The Sprite was the younger sibling of the 3000 model - or 'big Healey', as it was commonly dubbed. BMC's shelves, then, were heaving with parts which bolted straight onto the Sprite. Most of the components also saw service on Morris Minors and Austin A35s. 38,999 Frogeyes were built. Sadly, Austin-Healey broke the mould after making the Sprite. Cars would never again be quite so cuddly!

Rolls-Royce Silver Cloud

Rolls-Royce Silver Cloud 1950s British classic car

The most elegant car ever built? Several possible answers ... most of them made by the same company! No prizes for that one, then - Rolls-Royce. So the question resolves to, 'What's the most elegant Rolls-Royce of all time?' A clear contender for that crown has to be the Silver Cloud. Launched in '55, it as good as epitomised the marque.

No offence at all to Crewe, England - but it is not always thought of as a source of suave sophistication. The products, though, which rolled out of one of its factory's gates were possessed of pedigree, without parallel. Back in the day, no other car had the cachet of a Rolls-Royce.
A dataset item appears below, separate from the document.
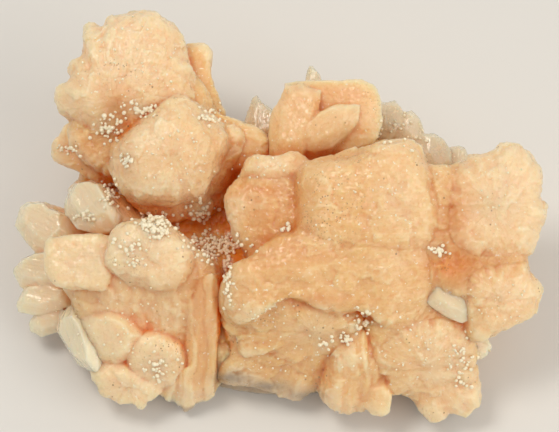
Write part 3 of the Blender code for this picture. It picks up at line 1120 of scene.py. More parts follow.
@dataclass
class Piece:
    """Groups of crystals that have one skin.

    Attributes:
        name: The piece's name.
        groups: The groups that it is made of.
        finish: Its finish.
        skin: The size of the skin's faces.
        plain_height: How far up from the cut the unevenness grows to its full height.
        rest_height: What is lower than this lies on the cut.
        feeler: How far off the skin it is felt how enclosed a place is.
    """

    name: str
    groups: tuple[Group, ...]
    finish: StilbiteFinish = PEACH
    skin: float = 0.38
    plain_height: float = 1.5
    rest_height: float = 0.3
    feeler: float = 1.2

    def crystals(self) -> list[Crystal]:
        """All the crystals of its groups, in their order."""
        return [crystal for group in self.groups for crystal in group.crystals()]

    def bodies(self) -> bmesh.types.BMesh:
        """The plain closed bodies of the crystals, cut off where the cluster rests.

        Returns:
            A mesh whose faces carry the number of their crystal.
        """
        mesh = bmesh.new()
        for mark, crystal in enumerate(self.crystals()):
            crystal.add_to(mesh, mark)
        cut_at_rest(mesh)
        return mesh

    def build(self, mesh: bmesh.types.BMesh, enclosure: Enclosure) -> bpy.types.Object:
        """Makes the finished piece of the plain bodies.

        Args:
            mesh: The plain bodies, which are used up.
            enclosure: How enclosed each place is.

        Returns:
            The piece.
        """
        piece = mesh_object(self.name, mesh)
        one_skin(piece, self.skin)
        self.sculpt(piece.data, mesh, enclosure)
        mesh.free()
        piece.data.shade_smooth()
        piece.data.materials.append(self.finish.material())
        return piece

    def sculpt(self, skin: bpy.types.Mesh, mesh: bmesh.types.BMesh, enclosure: Enclosure) -> None:
        """Raises the ridges of each crystal and stores what the finish reads.

        Args:
            skin: The piece's skin.
            mesh: The plain bodies.
            enclosure: How enclosed each place is.
        """
        places = numbers(skin, "co") / MM
        owner = owners(places, mesh)
        softness = np.array([crystal.habit.lumpiness for crystal in self.crystals()] or [0.5])[owner]
        steps = facets(places / STEPS.size, STEPS.seed) * STEPS.height * softness
        places = places + numbers(skin, "normal") * steps[:, None]
        places = flowing(skin, places, FLOW_STEPS, (softness**2)[:, None])
        move_to(skin, places)
        stands = np.zeros(len(places))
        grain = places.copy()
        pale = np.zeros(len(places))
        lumpy = np.ones(len(places))
        for mark, crystal in enumerate(self.crystals()):
            mine = owner == mark
            if mine.any():
                stands[mine], grain[mine] = crystal.relief(places[mine], mark * 17)
                pale[mine] = crystal.pale
                lumpy[mine] = crystal.habit.lumpiness
        uneven = sum(facets(places / layer.size, layer.seed) * layer.height for layer in FACETS)
        uneven += sum(wandering(places, layer.size, layer.seed) * layer.height for layer in WAVES)
        stands += uneven * lumpy
        stands *= eased(places[:, 2], 0.0, self.plain_height)
        places = places + numbers(skin, "normal") * stands[:, None]
        places[:, 2] = np.where(places[:, 2] < self.rest_height, 0.0, places[:, 2])
        move_to(skin, places)
        carry(skin, "grain", grain)
        self.tint(skin, places, enclosure, seams(skin, owner), pale)

    def tint(
        self, skin: bpy.types.Mesh, places: np.ndarray, enclosure: Enclosure, seam: np.ndarray,
        pale: np.ndarray,
    ) -> None:
        """Stores where each colour of the finish shows, the painted shade, glow and light among them.

        Args:
            skin: The piece's skin.
            places: Where its vertices are.
            enclosure: How enclosed each place is.
            seam: How near each vertex is to a seam, which gets painted shade.
            pale: How pale its crystal is.
        """
        outside = places + numbers(skin, "normal") * self.feeler
        near = enclosure.at(outside, enclosure.near)
        far = enclosure.at(outside, enclosure.far)
        crust = 1.0 - eased(places[:, 2], *CRUST_TOP)
        # Painted shade along the seams between crystals, only where the cluster closes in, unevenly strong
        seam = seam * eased(near, *SEAM_SHADE_NEAR) * (0.32 + 0.3 * wandering(places, 9.0, 41))
        shares = {
            # Painted shade in the gaps, from how enclosed each place is
            "depth": 0.3 * eased(near, *GAP_NEAR) + 0.95 * eased(far, *GAP_FAR),
            # Painted glow and shade: the painted spots, the seams and the enclosed places
            "painted_glow": tinted(places, PAINTED_GLOWS) + seam + 0.15 * eased(far, *PAINTED_GLOW_FAR),
            # The crystal's own paleness plus painted light on lit spots and on crests that stand free
            "pale": pale + tinted(places, CREAM_AND_LIT_SPOTS) + 0.35 * (1.0 - eased(far, *LIT_CREST_FAR)),
            # Painted rim light where the surface stands free
            "edge": 1.0 - eased(near, *RIM_LIGHT_NEAR),
            "stain": tinted(places, STAINS),
            "crust": np.maximum(crust, tinted(places, CRUST_EDGES)),
        }
        for name, share in shares.items():
            carry(skin, name, np.clip(share, 0.0, 1.0))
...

There are few drawbacks associated with ownership of a Rolls-Royce. For 'high rollers' of a nervous disposition, however, not knowing if the motor is running could obviously be a source of stress. The 'culprits', in that regard, were the Rolls-Royce engineers. So meticulous were they, that by the time they reluctantly signed their charges off, the cars were virtually silent! Rolls-Royce and Silver Cloud, then, were by-words for automotive excellence. To say, 'They don't make 'em like that anymore', would be almost sinful understatement!